When Knox returns to the picturesque mountain of West Virginia, he’ll compete for the starting quarterback job at Division II Charleston. That competition will include fellow North Carolinian Maurice Leak (Parkwood), last year’s starter, and a handful of other hopefuls.
“I quarterbacked the first team in our spring game back in April, but Maurice was hurt then,” Knox said. “Maurice and I get along well and I’ve met him down in Concord for some workouts this summer, but we’ll be battling for a position in a few weeks. The coaches also have talked to me about playing some slot receiver to get us both in the game, so I believe I’ll be on the field a lot this year.”
While the 5-foot-11 Knox doesn’t have Rankin’s height and hops or Morris’ unbelievable wheels, he’s a tremendous athlete in his own right.
When Knox, Rankin and Morris were seniors in the 2010 football season, Knox rushed for 1,041 yards, threw for 1,184 and accounted for 22 touchdowns as Salisbury won the 2AA state championship. Knox’s 3,200 passing yards and 5,496 yards of total offense are school records that could last a while.
A three-sport athlete, who was good at all three for four years, Knox’s Salisbury football, basketball and baseball teams tasted victory 180 times, which probably gives him yet another school record.
“He’s a winner, and if you have John on your team you have a chance to beat anybody in anything,” Salisbury baseball coach Scott Maddox said. “He’s a natural leader, and I’ve never met anyone who doesn’t like him. People just gravitate to him.”

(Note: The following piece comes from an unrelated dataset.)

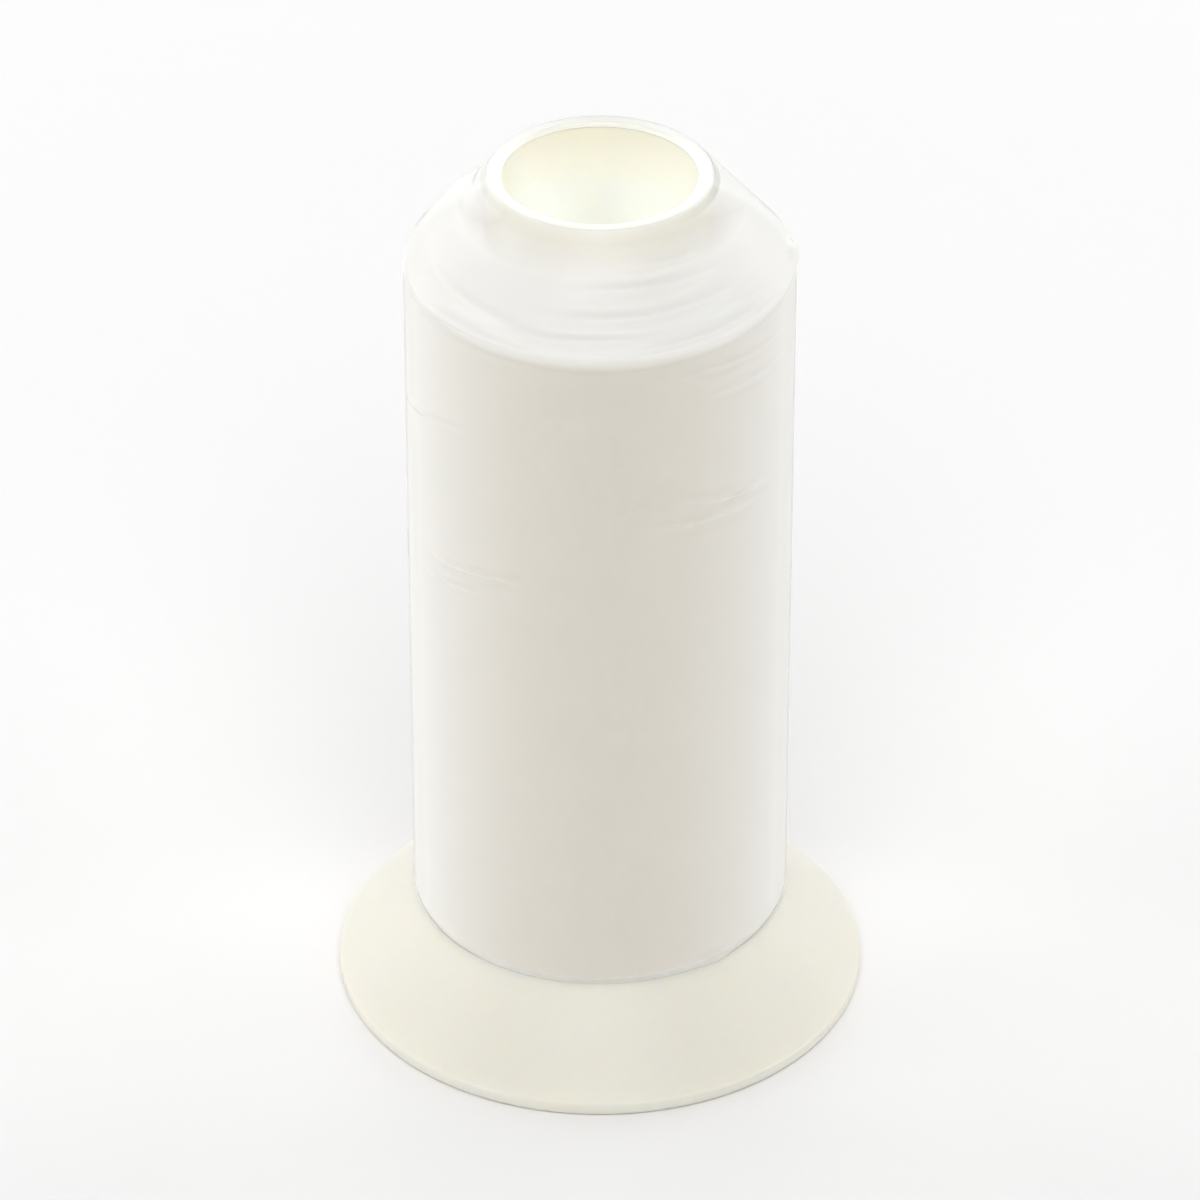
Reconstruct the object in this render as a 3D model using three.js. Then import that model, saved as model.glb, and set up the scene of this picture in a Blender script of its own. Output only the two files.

Knox had hoped to try baseball in college, but his football obligations in the spring have taken priority. Still, he hasn’t forgotten how to swing a bat. When Maddox brought in alumni for an intrasquad game this baseball season, Knox promised a homer on his first at-bat — and then smacked a soaring rocket over the center-field fence at Robertson Stadium,
“I do miss baseball,” Knox said. “Basketball too. I miss them every day.”
Overwhelming success hasn’t come overnight in college football, but it should be only a matter of time. Knox redshirted his first year in Charleston. He was the No. 2 quarterback in 2012 for a 9-2 team, and when he got opportunities, he cashed in — including a 99-yard TD pass.
Twice, Knox rushed for 93 yards in a game. He also threw for 145 or more yards six times and accounted for seven TDs. He finished the season with 84 rushes for 427 yards and 64 completions for 932 yards, pretty serious numbers for a redshirt freshman backup.
Charleston, which was built around a stout defense and a running back who signed with the Kansas City Chiefs, wasn’t far from being 11-0, instead of 9-2. The losses were 14-10 and 16-10.
Charleston’s 2013 season begins in North Carolina — a Sept. 7 game at Shaw. After that, comes a tough trip to Southern Illinois.
Knox is ready for those challenges and for a new season.
“John is one of those guys that when you see him practice he only looks like a pretty good player,” Maddox said. “But then the game starts and you start wondering how in the world he does the things he does.”